A disciplined migration model starts with application and process rationalization. Teams should identify which local tools are strategic, which can be retired, and which require interim coexistence. Integration architecture must be sequenced carefully because logistics operations often depend on carrier platforms, warehouse automation, EDI flows, customer portals, and planning tools. Governance should require interface criticality mapping and fallback procedures for every wave.
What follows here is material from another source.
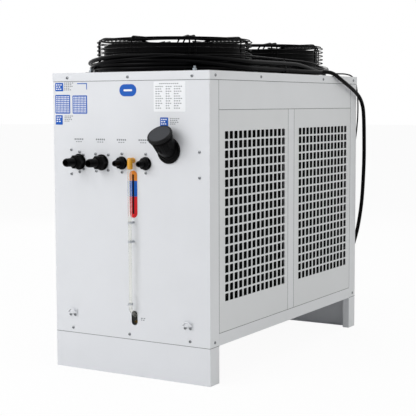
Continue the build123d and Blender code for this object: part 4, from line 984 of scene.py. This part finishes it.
@dataclass
class Cables:
    """The power cable coiled round the guards, the signal cable, their ties and strain reliefs."""

    power: float = 14.5
    signal: float = 5.5
    turns: float = 3.6
    points_a_turn: int = 30
    turn_hold: float = 0.82
    spline_margin: float = 1.006
    end_reach: float = 268
    signal_reach: float = 279

    def __post_init__(self) -> None:
        """Reads the fans' axes from the frame."""
        self.front_fan, self.rear_fan = (
            sum(corner.y for corner in box(f"fan_duct_{place}")) / 2 for place in ("front", "rear"))
        self.straight = self.rear_fan - self.front_fan

    @staticmethod
    def route(points: tuple[Triple, ...]) -> list[Vector]:
        """Turns a route of X, distance behind the lid's front edge and height into the frame's points."""
        return [Vector((x, LID[0].y + y, z)) for x, y, z in points]

    def lap_point(self, lap: float, reach: float, height: float, edge: float = 10.5) -> Vector:
        """Gives a point of a lap round both guards.

        Args:
            lap: How many laps from the right-hand side, going round by the front.
            reach: Distance from the guards' axes, cut down where the lid's edge is nearer.
            height: Height over the lid.
            edge: How far the cord's line stays inside the lid's front and rear edges.

        Returns:
            The point.
        """
        half_lap = self.straight + math.pi * reach
        on_left, along = divmod(lap % 1.0 * 2 * half_lap, half_lap)
        side, start, end = (-1, self.front_fan, self.rear_fan) if on_left else (1, self.rear_fan, self.front_fan)
        level = LID[1].z + height
        if along < self.straight:
            return Vector((side * reach, start - side * along, level))
        angle = (along - self.straight) / reach
        y = end - side * reach * math.sin(angle)
        return Vector((side * reach * math.cos(angle), min(max(y, LID[0].y + edge), LID[1].y - edge), level))

    def endness(self, lap: float) -> float:
        """Tells how near a lap point is to the front or rear end, from 0 on the straights to 1.

        The strands spread out sooner on the front's left half, where they lie lower and wider.
        """
        arc_length = math.pi * self.end_reach
        half_lap = self.straight + arc_length
        on_left, along = divmod(lap % 1.0 * 2 * half_lap, half_lap)
        past = along - self.straight - arc_length / 2
        if abs(past) >= arc_length / 2:
            return 0.0
        nearness = math.sin(math.pi / 2 * (1 - abs(past) / (arc_length / 2)))
        return nearness ** 3 if past > 0 and not on_left else nearness

    def coil(self) -> list[Vector]:
        """Works out the coil's control points, lap by lap, from the free run's end inwards."""
        count = int(self.turns * self.points_a_turn)
        last = len(COIL_TURNS) - 1
        points = []
        for index in range(count + 1):
            lap = self.turns * index / count
            turn = min(int(lap), last)
            # In its last part each turn moves over to where the next one lies.
            blend = max(0.0, (lap - turn - self.turn_hold) / (1 - self.turn_hold))
            blend = blend * blend * (3 - 2 * blend)
            turns = zip(COIL_TURNS[turn], COIL_TURNS[min(turn + 1, last)])
            reach, height, end_reach, end_height = (a + (b - a) * blend for a, b in turns)
            end = self.endness(lap)
            reach += (end_reach - reach) * end
            height += (end_height - height) * end
            # The free end bulges out where the first turn passes the left side's beginning.
            if turn == 0:
                reach += 9.0 * math.exp(-((lap - 0.5) / 0.05) ** 2)
            # The strands wander a little on the straights.
            reach += 1.1 * math.sin(7.3 * lap * 2.1 + 1.0) * (1 - end)
            height += 1.3 * math.sin(5.1 * lap * 2.3 + 0.4) * (1 - end)
            # The smooth curve runs a little inside its control points.
            points.append(self.lap_point(lap, reach * self.spline_margin, height))
        return points

    @staticmethod
    def curve(name: str, points: list[Vector], diameter: float) -> bpy.types.Object:
        """Makes a cord as one smooth open curve through a bevel."""
        data = bpy.data.curves.new(name, "CURVE")
        data.dimensions = "3D"
        spline = data.splines.new("NURBS")
        spline.points.add(len(points) - 1)
        for slot, point in zip(spline.points, points):
            slot.co = (*(point * MM), 1.0)
        spline.order_u = 3
        spline.use_endpoint_u = True
        data.resolution_u = 6
        data.bevel_depth = diameter * MM / 2
        data.bevel_resolution = 4
        data.use_fill_caps = True
        data.materials.append(SHEATH_BLACK.build())
        return linked(name, data)

    @staticmethod
    def length(piece: bpy.types.Object) -> float:
        """Measures the curve's own centre line, in metres."""
        bare = piece.data.copy()
        bare.bevel_depth = 0.0
        holder = bpy.data.objects.new("measure", bare)
        mesh = bpy.data.meshes.new_from_object(holder)
        ends = [[mesh.vertices[index].co for index in edge.vertices] for edge in mesh.edges]
        total = sum((a - b).length for a, b in ends)
        bpy.data.objects.remove(holder)
        bpy.data.meshes.remove(mesh)
        return total

    def build(self) -> None:
        """Builds both cables and what is on them."""
        run = self.route(POWER_ROUTE)
        coil = self.coil()
        power = self.curve("power_cable", run + coil[2:], self.power)
        finish_piece(power, replaced=("power_cable_run", "power_cable_coil"))
        cores = self.cores(coil[-1], (coil[-1] - coil[-2]).normalized())
        ties = self.ties()
        relief = self.relief("power_relief", run[0], 11.0, self.power / 2, 26)
        length = self.length(power)
        LOG.info("power cable %.2f m long", length)

        run = self.route(SIGNAL_ROUTE)
        laid = [self.lap_point(lap, self.signal_reach, height, 0.6) for lap, height in SIGNAL_LAY]
        signal = self.curve("signal_cable", run + laid, self.signal)
        finish_piece(signal, replaced=("signal_cable_run",))
        plug = self.connector(laid[-1], (laid[-1] - laid[-2]).normalized())
        relief = self.relief("signal_relief", run[0], 6.0, self.signal / 2, 20)
        length = self.length(signal)
        LOG.info("signal cable %.2f m long", length)

    @staticmethod
    def relief(name: str, foot: Vector, wide: float, narrow: float, height: float,
               steps: int = 6) -> bpy.types.Object:
        """Builds the tapered strain relief over a gland's mouth."""
        profile = []
        for step in range(steps + 1):
            radius = wide + (narrow + 0.6 - wide) * (step / steps) ** 0.7
            profile += [(radius, step / steps * height), (radius - 0.5, (step + 0.6) / steps * height)]
        kit = MeshKit()
        kit.lathe(profile[:-1], placed(foot, UP), 28)
        return kit.piece(name, RUBBER_BLACK, "black_rubber", 30)

    @staticmethod
    def cores(end: Vector, direction: Vector) -> bpy.types.Object:
        """Builds the four bare cores at the cable's far end, each with a crimped ferrule."""
        kit = MeshKit()
        across = direction.cross(UP).normalized()
        for index, (side, lift) in enumerate(((-1, -1), (1, -1), (1, 1), (-1, 1))):
            start = end - direction * 6 + across * side * 2.8 + UP * lift * 2.8
            knee = start + direction * 22
            tip = knee + direction * (20 + 3 * index) + across * side * 3
            kit.wire(rounded_line([start, knee, tip], 20, 4), 1.7, 10)
            kit.wire([tip, tip + direction * 9], 1.1)
        return kit.piece("cable_cores", CORE_BROWN, "black_rubber", 35)

    @staticmethod
    def connector(end: Vector, direction: Vector) -> bpy.types.Object:
        """Builds the small round connector at the signal cable's far end."""
        kit = MeshKit()
        kit.lathe([(3.2, -4), (4.2, 0), (4.2, 3), (6.2, 4), (6.2, 15), (6.8, 16), (6.8, 24), (5.6, 24.5),
                   (5.6, 30), (4.6, 30), (4.6, 27)], placed(end, direction), 28)
        return kit.piece("signal_connector", NYLON_BLACK, "black_rubber", 30)

    def ties(self) -> bpy.types.Object:
        """Builds the nylon ties that hold the coil's strands together."""
        kit = MeshKit()
        for lap, low, high, inner, outer in TIE_PLACES:
            middle = self.lap_point(lap, (inner + outer) / 2, (low + high) / 2)
            outward = (self.lap_point(lap, outer, low) - self.lap_point(lap, inner, low)).normalized()
            half_width, half_height = (outer - inner) / 2, (high - low) / 2
            along = outward.cross(UP)
            loop = []
            for a, b in arc(0, 0, 1, 0, 360, 32)[:-1]:
                squared = (abs(a) ** 3 + abs(b) ** 3) ** (-1 / 3)
                loop.append(middle + (outward * half_width * a + UP * half_height * b) * squared)
            for shift in (-1.6, 0, 1.6):
                kit.wire([point + along * shift for point in loop], 0.9, 6, closed=True)
            head = middle + UP * half_height
            kit.block(*((head[axis] - drop, head[axis] + rise) for axis, drop, rise in
                        ((0, 3.5, 3.5), (1, 3.5, 3.5), (2, 1.5, 3))))
            kit.wire([head, head + outward * 12 + UP * 7], 1.1, 6)
        return kit.piece("coil_ties", TIE_BLACK, "black_rubber", 35)


# The soft lights, in metres and watts: name, place, height of the point looked at, size, power and colour.
LAMPS = (
    ("key", (-1.6, -3.6, 2.4), 0.6, 2.6, 80, (1.0, 1.0, 1.0)),
    ("side", (3.6, 0.4, 1.9), 0.6, 2.6, 25, (1.0, 0.99, 0.9)),
    ("top", (0.2, -0.4, 3.6), 0.9, 2.4, 30, (1.0, 1.0, 1.0)),
    ("back", (-2.6, 3.2, 2.2), 0.6, 2.6, 40, (1.0, 1.0, 1.0)),
)


@dataclass
class Studio:
    """The camera at the photograph's place, the lights, the floor and the white background."""

    lens: float = 96.68
    sensor: float = 36.0
    azimuth: float = math.radians(30.7147)
    elevation: float = math.radians(5.31446)
    roll: float = math.radians(-0.187)
    eye: Triple = (2025.0, -2915.5, 871.74)
    world_light: float = 0.42
    floor_glow: float = 0.94
    floor_reach: float = 40000

    def build(self) -> None:
        """Builds the whole studio."""
        self.camera()
        for lamp in LAMPS:
            self.lamp(*lamp)
        self.background()
        self.floor()

    def camera(self) -> None:
        """Builds the camera at the photograph's viewpoint, measured from the lid's front edge."""
        data = bpy.data.cameras.new("photo_camera")
        data.lens = self.lens
        data.sensor_width = self.sensor
        data.clip_end = 50
        level = math.cos(self.elevation)
        view = Vector((-math.sin(self.azimuth) * level, math.cos(self.azimuth) * level, -math.sin(self.elevation)))
        right = view.cross(UP).normalized()
        up = right.cross(view)
        sine, cosine = math.sin(self.roll), math.cos(self.roll)
        turn = Matrix((right * cosine + up * sine, up * cosine - right * sine, -view)).transposed().to_4x4()
        camera = linked("photo_camera", data)
        camera.matrix_world = Matrix.Translation(Cables.route((self.eye,))[0] * MM) @ turn
        bpy.context.scene.camera = camera

    @staticmethod
    def lamp(name: str, place: Triple, height: float, size: float, watts: float, colour: Triple) -> None:
        """Builds one square soft light that looks at a point of the object's axis."""
        data = bpy.data.lights.new(name, "AREA")
        data.shape = "SQUARE"
        data.size = size
        data.energy = watts
        data.color = colour
        lamp = linked(name, data)
        lamp.location = place
        lamp.rotation_euler = (UP * height - Vector(place)).to_track_quat("-Z", "Y").to_euler()

    def background(self) -> None:
        """Makes the world white to the camera and to gloss, and a plain grey light otherwise."""
        world = bpy.data.worlds.new("studio")
        bpy.context.scene.world = world
        world.use_nodes = True
        tree = world.node_tree
        tree.nodes.clear()
        rays = add_node(tree, "ShaderNodeLightPath").outputs
        seen = rays["Is Camera Ray"]
        for ray in ("Is Transmission Ray", "Is Glossy Ray"):
            seen = add_node(tree, "ShaderNodeMath", {"operation": "MAXIMUM"}, {0: seen, 1: rays[ray]}).outputs[0]
        plain, white = (
            add_node(tree, "ShaderNodeBackground", {"Color": WHITE, "Strength": strength}).outputs[0]
            for strength in (self.world_light, 1.0))
        mix = add_node(tree, "ShaderNodeMixShader", links={0: seen, 1: plain, 2: white})
        add_node(tree, "ShaderNodeOutputWorld", links={"Surface": mix.outputs[0]})

    def floor(self) -> None:
        """Builds the pale floor, which glows just enough to the camera to merge with the background."""
        kit = MeshKit()
        reach = (-self.floor_reach, self.floor_reach)
        kit.block(reach, reach, (-20, 0))
        floor = kit.mesh("studio_floor", FLOOR, None)
        tree = floor.data.materials[0].node_tree
        path = add_node(tree, "ShaderNodeLightPath")
        share = add_node(tree, "ShaderNodeMath", {"operation": "MULTIPLY"}, {0: path.outputs["Is Camera Ray"]})
        share.inputs[1].default_value = self.floor_glow
        glow = add_node(tree, "ShaderNodeEmission", {"Color": WHITE, "Strength": 1.0})
        mix = add_node(tree, "ShaderNodeMixShader", links={
            0: share.outputs[0], 1: tree.nodes["Principled BSDF"].outputs[0], 2: glow.outputs[0]})
        tree.links.new(mix.outputs[0], tree.nodes["Material Output"].inputs["Surface"])


def main() -> None:
    """Builds the chiller's looks in order, then the studio."""
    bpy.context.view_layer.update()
    for finish, *nodes in DRESSED:
        dress(finish, *nodes)
    Cabinet().build()
    for place in ("front", "rear"):
        Fan(place).build()
    FrontFittings().build()
    display_window()
    Cables().build()
    Studio().build()
    bpy.context.scene.view_settings.view_transform = "Standard"
    bpy.context.view_layer.update()
    LOG.info("sizes written")


if __name__ == "__main__":
    main()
| Migration decision area | Poor governance outcome | Modernization-oriented approach |
|---|---|---|
| Legacy customizations | Cloud platform becomes a replica of old complexity | Retain only differentiating capabilities with quantified business value |
| Regional reporting | Multiple KPI versions and low executive trust | Standard enterprise metrics with controlled local views |
| Integration sequencing | Shipment visibility gaps during cutover | Critical interface prioritization and contingency design |
| Data conversion | Inventory, vendor, and customer errors at go-live | Mock migrations with business sign-off by wave |
| Support model | Escalation bottlenecks after go-live | Tiered hypercare with regional and global ownership |
Operational adoption is the hidden determinant of rollout performance
Many logistics ERP programs underinvest in adoption because they assume process users will adapt once the system is live. That assumption is especially risky in distribution and transportation environments where supervisors, planners, dispatchers, and warehouse teams work under time pressure. If the new workflow adds friction or appears misaligned to operational reality, users quickly create manual bypasses that weaken data quality and reporting integrity.
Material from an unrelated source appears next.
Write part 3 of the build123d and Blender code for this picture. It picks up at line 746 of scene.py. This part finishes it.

Operational adoption strategy should therefore be embedded into rollout governance from the design phase onward. Role-based process walkthroughs, regional super-user networks, simulation-based training, and floor-level support during hypercare are more effective than generic training sessions. Adoption metrics should include transaction compliance, exception handling behavior, manual workaround frequency, and time-to-proficiency by role.
Consider a regional warehouse deployment where receiving teams continue to use offline spreadsheets because mobile ERP transactions feel slower during peak periods. A technically successful go-live can still fail operationally if governance does not detect and correct that behavior. The right response is not simply more training. It may require workflow redesign, device optimization, revised staffing assumptions, or clearer exception management rules.
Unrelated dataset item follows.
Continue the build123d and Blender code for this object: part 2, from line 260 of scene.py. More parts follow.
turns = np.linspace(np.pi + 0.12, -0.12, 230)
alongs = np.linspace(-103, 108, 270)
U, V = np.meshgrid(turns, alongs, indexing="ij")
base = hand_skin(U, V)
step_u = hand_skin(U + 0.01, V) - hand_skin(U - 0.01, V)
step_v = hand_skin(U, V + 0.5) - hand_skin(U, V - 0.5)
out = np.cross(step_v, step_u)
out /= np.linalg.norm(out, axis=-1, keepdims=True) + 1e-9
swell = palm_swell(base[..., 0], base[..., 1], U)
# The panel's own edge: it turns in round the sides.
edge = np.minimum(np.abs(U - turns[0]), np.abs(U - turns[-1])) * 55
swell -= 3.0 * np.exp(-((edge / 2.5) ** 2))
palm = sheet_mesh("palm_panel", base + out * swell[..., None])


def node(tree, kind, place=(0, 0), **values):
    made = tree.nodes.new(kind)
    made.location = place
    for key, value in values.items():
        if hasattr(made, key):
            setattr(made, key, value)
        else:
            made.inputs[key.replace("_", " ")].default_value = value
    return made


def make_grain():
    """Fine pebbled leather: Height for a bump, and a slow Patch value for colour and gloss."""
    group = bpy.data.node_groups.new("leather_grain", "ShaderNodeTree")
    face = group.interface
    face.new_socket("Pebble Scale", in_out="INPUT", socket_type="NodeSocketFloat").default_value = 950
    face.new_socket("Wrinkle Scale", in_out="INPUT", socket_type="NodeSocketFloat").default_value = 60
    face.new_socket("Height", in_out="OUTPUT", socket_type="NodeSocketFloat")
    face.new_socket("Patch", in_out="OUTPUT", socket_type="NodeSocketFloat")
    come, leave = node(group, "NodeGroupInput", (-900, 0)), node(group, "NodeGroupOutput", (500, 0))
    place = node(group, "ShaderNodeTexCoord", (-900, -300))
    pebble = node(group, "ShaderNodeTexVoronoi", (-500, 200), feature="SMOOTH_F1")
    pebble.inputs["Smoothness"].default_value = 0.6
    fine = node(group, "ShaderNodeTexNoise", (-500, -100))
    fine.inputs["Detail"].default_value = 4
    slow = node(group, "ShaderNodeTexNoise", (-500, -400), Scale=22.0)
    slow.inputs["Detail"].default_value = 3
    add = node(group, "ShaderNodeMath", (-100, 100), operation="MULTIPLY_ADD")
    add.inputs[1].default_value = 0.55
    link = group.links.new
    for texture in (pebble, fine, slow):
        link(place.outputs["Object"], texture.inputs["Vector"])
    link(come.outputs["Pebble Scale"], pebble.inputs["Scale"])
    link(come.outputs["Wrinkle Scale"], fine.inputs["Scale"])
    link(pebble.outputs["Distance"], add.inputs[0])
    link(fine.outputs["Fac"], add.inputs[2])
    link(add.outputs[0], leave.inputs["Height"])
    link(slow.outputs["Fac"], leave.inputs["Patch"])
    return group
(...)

Workflow standardization without operational rigidity
Workflow standardization is essential for enterprise scalability, but logistics leaders often resist it because they equate standardization with loss of local responsiveness. Effective governance resolves this tension by distinguishing between core process standards and controlled local variants. Core standards should cover master data structures, transaction controls, KPI definitions, approval logic, and financial integration. Local variants should be limited to genuine regulatory, language, or market-specific operating needs.
This distinction matters because uncontrolled local process design is one of the main causes of delayed deployments and support complexity. Every regional exception increases testing effort, onboarding burden, reporting inconsistency, and future upgrade risk. Governance should require each requested deviation to be assessed against enterprise value, operational necessity, and lifecycle cost.
Risk management and operational resilience during regional go-lives
Logistics ERP rollout governance must treat operational resilience as a first-order design principle. Go-live risk is not limited to defects. It includes shipment delays, inventory misstatements, billing disruption, customer service degradation, and reduced visibility across the network. The governance model should therefore integrate business continuity planning into every wave, including fallback procedures, command-center escalation paths, and predefined thresholds for intervention.
A realistic scenario is a regional cutover that coincides with seasonal demand uplift. Even if testing is complete, the organization may decide to defer deployment because warehouse throughput volatility raises the cost of disruption. Mature governance allows for that decision without destabilizing the broader program. It uses objective readiness criteria, not calendar pressure, to determine whether a wave should proceed.
- Run cutover rehearsals using actual transaction volumes and exception scenarios, not only scripted happy-path tests.
- Define operational resilience thresholds for order backlog, shipment confirmation, inventory accuracy, and billing cycle continuity.
- Stand up a cross-functional command center with logistics operations, finance, IT, integration support, and regional leadership representation.
- Track hypercare through business outcomes such as throughput recovery, exception closure rate, and service-level stabilization.
- Capture lessons learned after each wave and feed them into the next deployment baseline rather than treating retrospectives as administrative closure.
Executive recommendations for logistics ERP rollout governance
Executives should govern logistics ERP deployment as a transformation portfolio with measurable operational outcomes. That means linking each wave to business process harmonization, reporting consistency, resilience improvement, and cloud modernization progress. Steering committees should challenge whether local requests support enterprise scalability, whether adoption indicators are improving, and whether the deployment methodology is becoming more repeatable over time.
CIOs and COOs should also align incentives across technology and operations leadership. Programs fail when IT is measured on go-live dates while operations is measured on uninterrupted service with no shared accountability for adoption and process compliance. A stronger model ties leadership success to stable deployment, user proficiency, data quality, and post-go-live operational performance.
For SysGenPro clients, the strategic objective is clear: build a rollout governance system that can scale across regions, absorb local complexity without losing template integrity, and convert each deployment wave into a stronger enterprise operating model. That is how phased regional deployment becomes a modernization engine rather than a sequence of isolated implementations.